Rappelons rapidement les principaux enjeux qui devraient faire l’objet d’un débat de fond complètement absent de la campagne :

 

  • La soutenabilité de la dette : 

Le renouvellement de la dette à des taux de plus en plus élevés nous entraîne vers des charges financières exponentielles et vers de nouvelles dégradations de notre note. Et à terme vers le défaut avec une tutelle européenne comme jadis sur la Grèce. Peut-on encore l’éviter ?

 

  • L’insuffisance de l’activité :

Plus d’une entreprise sur deux ne trouve pas de main-d’œuvre dans un pays où la population active baisse et dans lequel les taux d’activité des jeunes et des séniors sont plus faibles qu’ailleurs.

Comment faire face au vieillissement ?

 

  • Le déficit persistant sur les retraites :

Les retraites sont dans le rouge et leur déficit atteindra 15 milliards en 2030.

Il ne s’agit pas de désindexer les retraites mais de travailler plus pour les financer.

Comment fera-t-on pour porter la retraite à 67 ans ( hors les métiers pénibles) alors que les Français ne semblent pas informés ?

 

  • La nécessité d’une immigration choisie :

Une immigration choisie avec des quotas sur les métiers en tension négociés par pays contre le retour des délinquants irréguliers.

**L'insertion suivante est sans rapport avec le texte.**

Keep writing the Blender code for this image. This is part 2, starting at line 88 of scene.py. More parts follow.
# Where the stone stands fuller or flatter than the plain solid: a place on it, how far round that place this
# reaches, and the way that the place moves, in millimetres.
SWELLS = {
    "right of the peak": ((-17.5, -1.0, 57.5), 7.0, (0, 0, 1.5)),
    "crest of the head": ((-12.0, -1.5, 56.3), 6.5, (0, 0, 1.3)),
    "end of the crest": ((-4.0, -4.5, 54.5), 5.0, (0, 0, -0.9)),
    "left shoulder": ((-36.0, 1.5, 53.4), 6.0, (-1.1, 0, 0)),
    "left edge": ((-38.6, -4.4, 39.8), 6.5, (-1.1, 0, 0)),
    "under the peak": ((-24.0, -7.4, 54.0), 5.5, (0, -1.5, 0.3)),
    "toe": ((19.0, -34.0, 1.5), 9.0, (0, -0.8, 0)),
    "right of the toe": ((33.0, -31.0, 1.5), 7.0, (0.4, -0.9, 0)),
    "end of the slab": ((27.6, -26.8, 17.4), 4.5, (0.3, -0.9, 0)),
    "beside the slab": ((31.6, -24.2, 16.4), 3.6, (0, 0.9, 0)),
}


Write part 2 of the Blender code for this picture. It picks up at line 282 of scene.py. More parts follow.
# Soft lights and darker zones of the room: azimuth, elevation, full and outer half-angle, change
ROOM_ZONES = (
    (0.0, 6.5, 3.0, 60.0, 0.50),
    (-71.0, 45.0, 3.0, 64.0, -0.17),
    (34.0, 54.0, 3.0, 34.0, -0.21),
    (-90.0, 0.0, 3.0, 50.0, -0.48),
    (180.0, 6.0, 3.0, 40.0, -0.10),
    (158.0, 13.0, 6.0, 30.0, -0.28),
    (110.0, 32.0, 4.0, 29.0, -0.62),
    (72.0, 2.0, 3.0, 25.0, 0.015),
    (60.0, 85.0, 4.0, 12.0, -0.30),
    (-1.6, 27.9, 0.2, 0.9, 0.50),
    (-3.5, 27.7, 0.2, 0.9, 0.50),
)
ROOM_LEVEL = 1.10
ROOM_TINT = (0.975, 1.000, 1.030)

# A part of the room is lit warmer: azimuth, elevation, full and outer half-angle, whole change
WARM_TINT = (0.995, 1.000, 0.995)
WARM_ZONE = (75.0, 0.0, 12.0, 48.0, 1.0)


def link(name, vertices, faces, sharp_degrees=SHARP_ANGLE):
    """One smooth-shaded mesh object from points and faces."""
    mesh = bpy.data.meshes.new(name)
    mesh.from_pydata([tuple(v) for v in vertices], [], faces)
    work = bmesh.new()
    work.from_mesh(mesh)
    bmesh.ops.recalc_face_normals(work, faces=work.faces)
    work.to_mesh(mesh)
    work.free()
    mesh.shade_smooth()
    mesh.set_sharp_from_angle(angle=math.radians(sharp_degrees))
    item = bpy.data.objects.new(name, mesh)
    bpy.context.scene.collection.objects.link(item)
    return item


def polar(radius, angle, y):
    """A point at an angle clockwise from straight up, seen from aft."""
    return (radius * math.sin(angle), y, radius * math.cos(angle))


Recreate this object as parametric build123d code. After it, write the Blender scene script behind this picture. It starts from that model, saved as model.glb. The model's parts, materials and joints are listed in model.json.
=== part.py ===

C’est d’autant plus indispensable que notre population active baisse.

Comment clarifier le débat et trouver les bonnes solutions ?

 

  • La clarification de l’organisation territoriale :

Il faut sortir du millefeuilles administratif et privilégier la région. Le RN est contre et avec quelques nuances le président de la République l’est aussi !

Comment décentraliser ?

 

  • La nécessité de la délégation et de la décentralisation :

Montesquieu écrivait : « Le pouvoir rend fou et le pouvoir absolu rend absolument fou.»

Nous y sommes ! 

Dans un pays qui est le plus centralisé d’Europe et qui paraît irréformable faute d’une formation des dirigeants au management.

Comment changer la culture de nos dirigeants ?

 

Le 7 juillet il faudra voter.

Comme l’écrivait Raymond Aron, « le choix n’est pas entre le bien et le mal mais entre le préférable et le détestable » sachant qu’il n’y a plus aucun débat de fond en France.